Blake: ABSOLUTELY. Every NHB fighter cross trains. The days of Royce Gracie are over. Look at BJ Penn for example. He has a Black Belt in BJJ and punches like a boxer. That is what you need. If you don’t cross train, don’t bother competing. You need to be comfortable wherever the fight goes.
Rebecca: When you fight NHB, do you prefer to keep the fight standing up, or do you prefer to take it straight to the ground — why?
Blake: Standing up. I want a knockout. Every time I would prefer a solid KO. Actually, I will attack on his weakness. If he is a former golden gloves boxer, we are hitting the mat. If he is a black belt in BJJ, I will stand up. That’s why you have to cross train.
Rebecca: Tell me a little bit about your instructor.
Blake: Casey Oxendine is awesome. Bottom line. He is a great teacher and he has the experience to back it up. I have no complaints at all about him.
Rebecca: Who is your favorite fighter and why
Blake: I have a few favorites…. overall, it’s gotta be Vanderlei Silva. He is the best fighter in the world I think. Nobody wants to fight this guy. I think it’s the combination of his skill and his mental attitude. No fear. He is not scared of anyone. His stare down is absolutely brutal. It all starts there. Most guys won’t even look in his eyes. I don’t blame them! I like the way he goes for the soccer style kick to the head. He likes the heel stomp to the head as well. I read an interview with him not too long ago and he said something to the affect of “I hate the other fighter while we are in the ring”. for some sick reason I think that is awesome. I love to watch Kazushi Sakuraba as well. He is a great fighter. His grappling is great and so are his strikes.
Rebecca: Have you trained with anyone famous, if so please comment on what you most remember about the experience?
Blake: No! I have been out of town for the seminars!
Rebecca: Who do you feel has had the greatest influence in the martial arts aspect of your life and why. Or who do you most look up to?
Blake: My wife plays a big part in it. She is very supportive. She sat right on the edge of the mat at this last tournament. Other than that, it’s a lot of self motivation to be honest with you. This is something I feel like I can be good at so I chose to do it. Maybe I can influence someone one day.
Rebecca: What is the biggest challenge that you have overcome?
Blake: Freshman year (aka knob year) at The Citadel. It’s a long 9 miserable months. I mean a LONG 9 months. Lack of food and sleep can make a day seem like a month. 9 months of pain…a lifetime of pride. I wouldn’t trade it for anything.
Rebecca: Graduating from The Citadel — that is very impressive. Hard to get into and harder still to STAY in. Why did you choose the Citadel over a non-military school?

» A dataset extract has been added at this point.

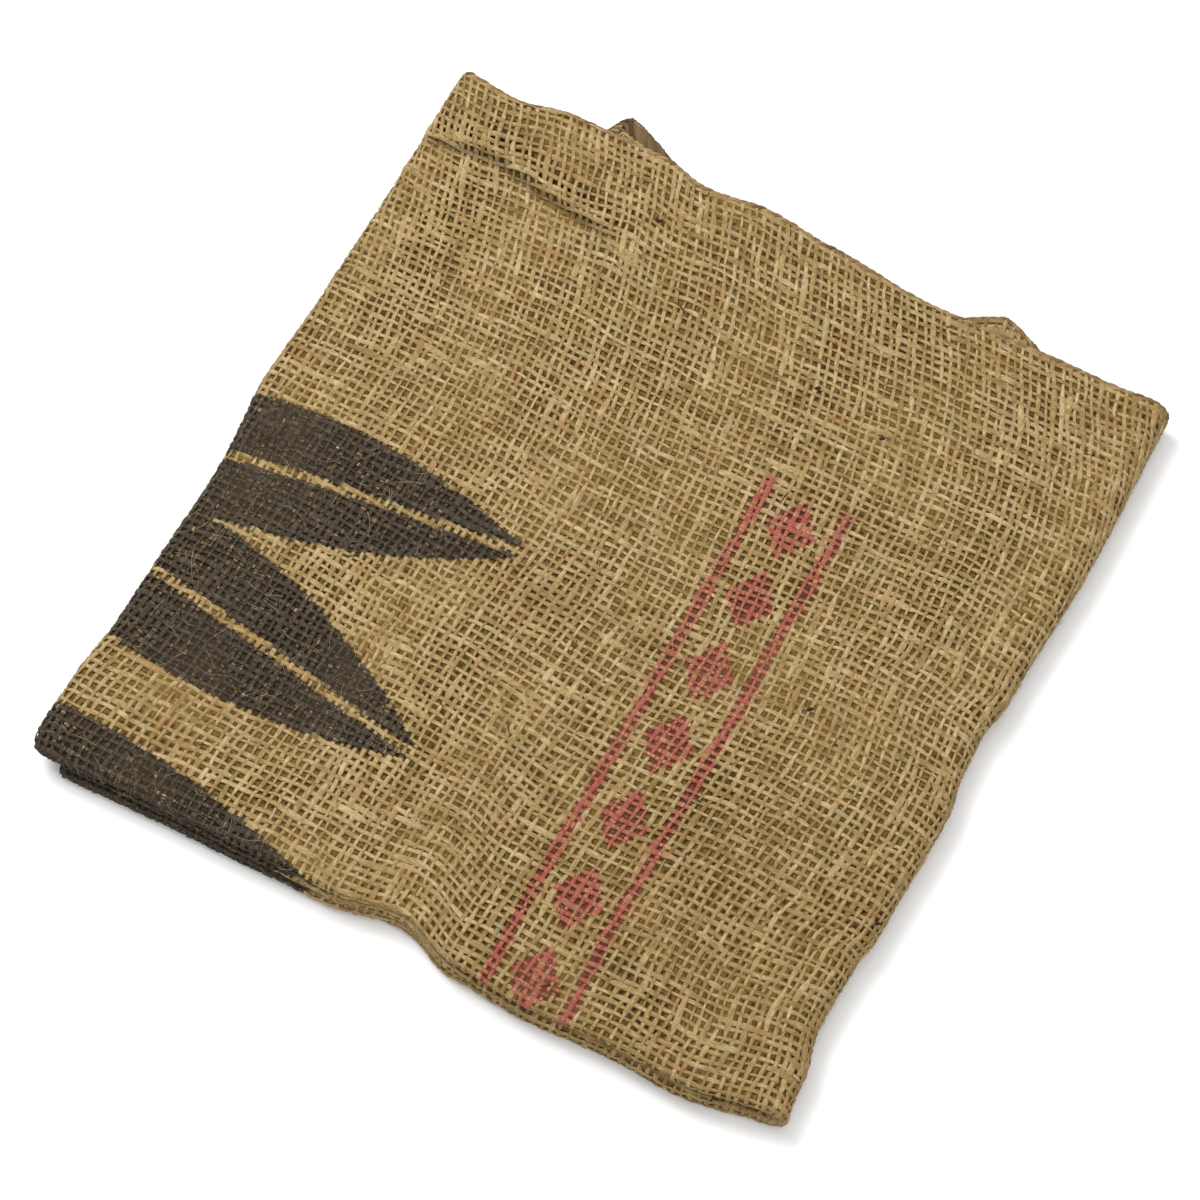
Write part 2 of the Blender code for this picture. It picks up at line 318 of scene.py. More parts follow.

Blake: The Citadel is the best decision I have ever made for myself. Actually, it’s a close second to getting married to Laura. I chose to go there for 2 reasons. 1) To be honest with you, I needed the structure. I needed the mandatory study halls. I never missed one class throughout college and if I was at Carolina, I have a feeling that wouldn’t have happened. 2) I also chose The Citadel because of the alumni networks. I’d do anything for any fellow Citadel grad regardless of whether I knew them or not. Other than the academies, no other school comes close to the alumni relationships that develop at The Citadel
Rebecca: Do you think the military mind-set of the Citadel makes a difference in building character in it’s graduates as opposed to a non-military school’s output?
Blake: Without a doubt. I mean, there is no question. Character building is a big part of The Citadel. It changed me a lot. (for the better) While we were in school, if we lied, cheated, or stole anything….we faced expulsion. No second chance…..that’s it. I never dreamed of cheating on a test or telling a lie to someone. That carries over to the real world with most grads.
Rebecca: You mentioned that you competed in boxing while at the citadel. Tell me a little about this.
Blake: Yeah my roommate and I joined the boxing team as freshmen. I always enjoyed competition and thought boxing would be a good fit for me. It was hard though. Real hard. However, the coach was awesome and I learned a lot. The best thing about my entire boxing experience is this…. like I said, I was a freshman, and there was this upperclassman from my company on the team as well. He was really giving us a hard time. I had to sit at his lunch table that semester and if you know anything about The Citadel, you’ll know that meals are the worst time for a freshman. Anyway, during practice, the coach put us in the ring together. He outweighed me by 30 lbs probably but he was slow. I ended up catching him with a right cross and it knocked a filling out of his tooth. He gave me a pretty bad bloody nose and the fight was stopped, but he also quit the team. What goes around…comes around. He was always cool to me after that.
Rebecca: No wonder you said you were fond of the “right hand” when I asked you what your favorite technique was —- I should have KNOWN there was a reason for that. You mentioned earlier that you were in the Army. Was your dad in the army too?
Blake: I graduated from The Citadel but did not take a commission into the service. Instead, I enlisted and ended up serving 5 years in the Army Reserves. I actually did not enjoy the reserve time….however, I did enjoy the time I spent training on active duty. No my dad was not in the Army. He served in the Navy in the Vietnam era.
Rebecca: Tell me a little about your dad.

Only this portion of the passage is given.